EXERCISE BRIEF: Beginning at the first line of the data, print each line exactly, stopping after the line that contains "const SEAT = 0.1;".
— Start —
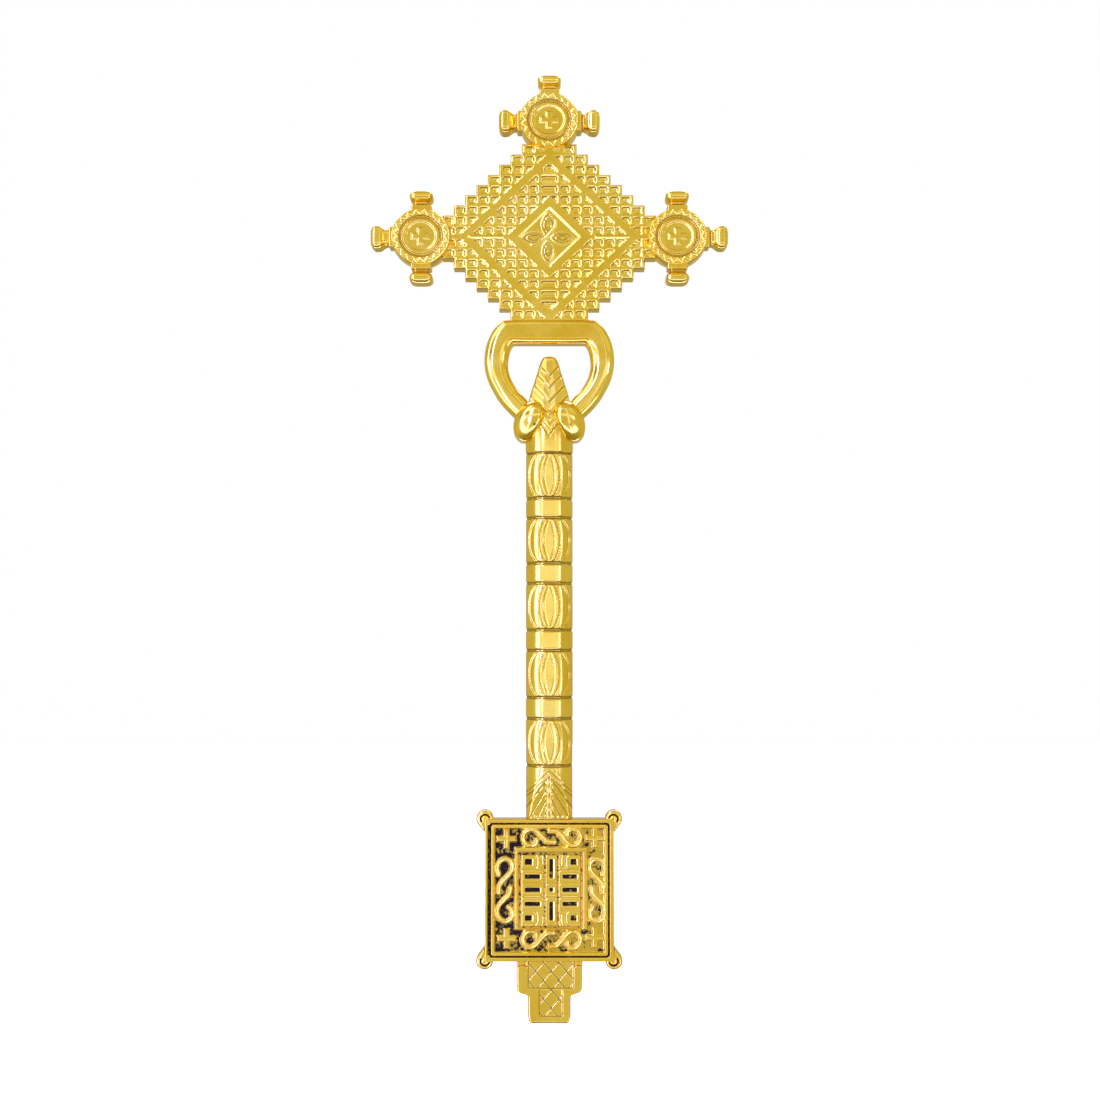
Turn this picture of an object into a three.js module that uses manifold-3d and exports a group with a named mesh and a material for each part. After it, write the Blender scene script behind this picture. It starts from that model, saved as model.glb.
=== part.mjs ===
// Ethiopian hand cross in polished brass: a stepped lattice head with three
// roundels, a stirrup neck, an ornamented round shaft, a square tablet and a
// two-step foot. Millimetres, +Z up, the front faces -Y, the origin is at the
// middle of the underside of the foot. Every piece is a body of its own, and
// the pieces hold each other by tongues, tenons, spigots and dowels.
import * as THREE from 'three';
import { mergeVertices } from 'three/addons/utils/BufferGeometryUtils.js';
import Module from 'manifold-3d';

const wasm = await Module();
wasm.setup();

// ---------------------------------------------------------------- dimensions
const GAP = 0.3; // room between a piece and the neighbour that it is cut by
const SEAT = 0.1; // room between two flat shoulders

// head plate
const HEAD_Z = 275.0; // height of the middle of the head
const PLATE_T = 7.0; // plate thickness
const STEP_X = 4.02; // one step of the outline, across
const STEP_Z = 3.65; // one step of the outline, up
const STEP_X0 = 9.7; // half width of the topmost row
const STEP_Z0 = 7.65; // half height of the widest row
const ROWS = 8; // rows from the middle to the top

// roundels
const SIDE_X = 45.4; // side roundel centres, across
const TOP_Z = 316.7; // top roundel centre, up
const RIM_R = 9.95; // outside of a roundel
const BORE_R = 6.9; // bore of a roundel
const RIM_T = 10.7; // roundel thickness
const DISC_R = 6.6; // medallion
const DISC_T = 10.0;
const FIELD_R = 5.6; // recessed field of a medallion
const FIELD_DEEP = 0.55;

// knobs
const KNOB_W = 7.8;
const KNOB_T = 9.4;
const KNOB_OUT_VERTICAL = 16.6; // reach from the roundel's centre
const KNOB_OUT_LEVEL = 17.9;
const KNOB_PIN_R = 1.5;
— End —
REPLY TO THE TASK:
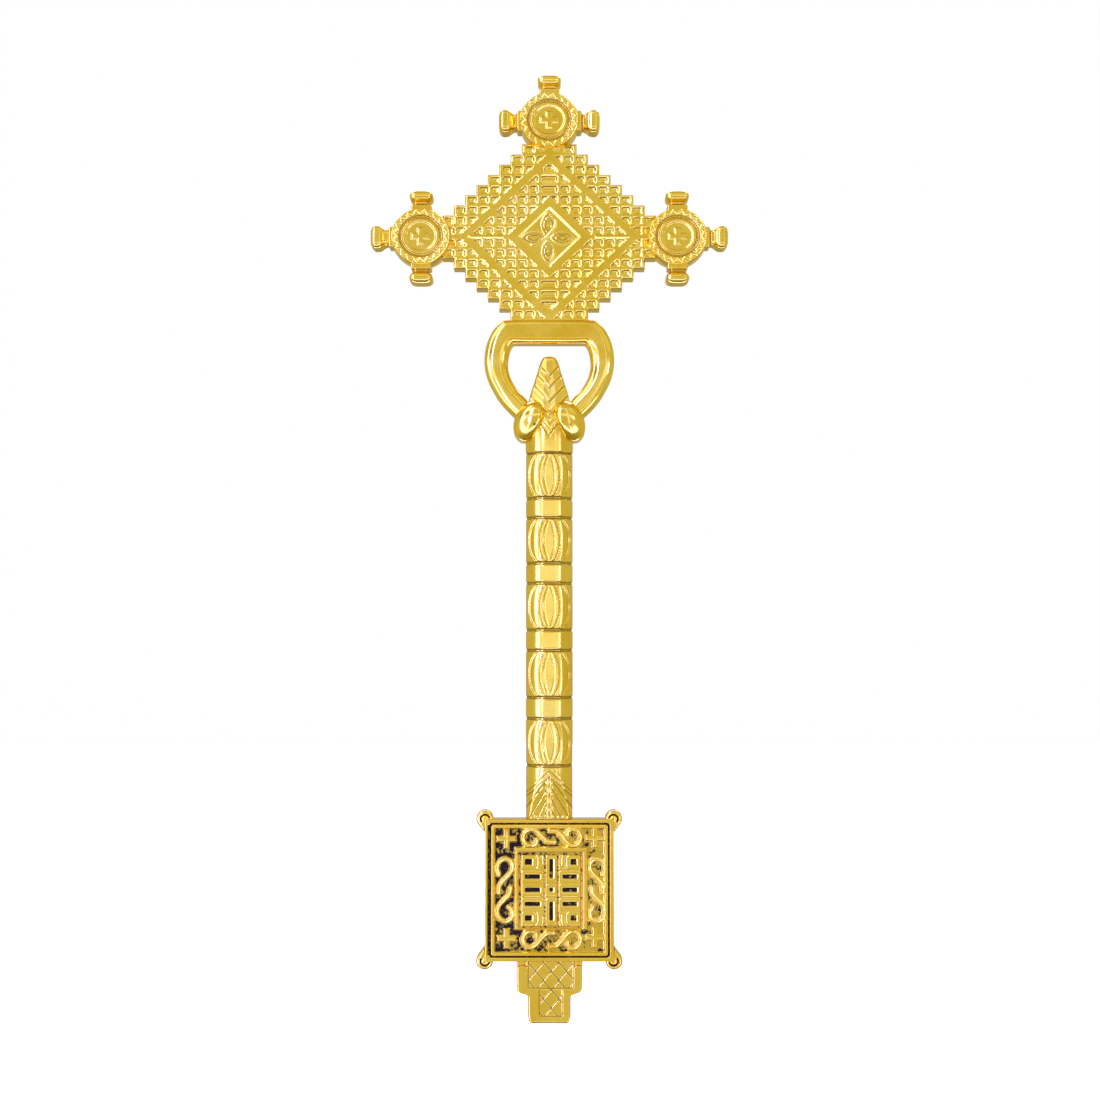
Turn this picture of an object into a three.js module that uses manifold-3d and exports a group with a named mesh and a material for each part. After it, write the Blender scene script behind this picture. It starts from that model, saved as model.glb.
=== part.mjs ===
// Ethiopian hand cross in polished brass: a stepped lattice head with three
// roundels, a stirrup neck, an ornamented round shaft, a square tablet and a
// two-step foot. Millimetres, +Z up, the front faces -Y, the origin is at the
// middle of the underside of the foot. Every piece is a body of its own, and
// the pieces hold each other by tongues, tenons, spigots and dowels.
import * as THREE from 'three';
import { mergeVertices } from 'three/addons/utils/BufferGeometryUtils.js';
import Module from 'manifold-3d';

const wasm = await Module();
wasm.setup();

// ---------------------------------------------------------------- dimensions
const GAP = 0.3; // room between a piece and the neighbour that it is cut by
const SEAT = 0.1; // room between two flat shoulders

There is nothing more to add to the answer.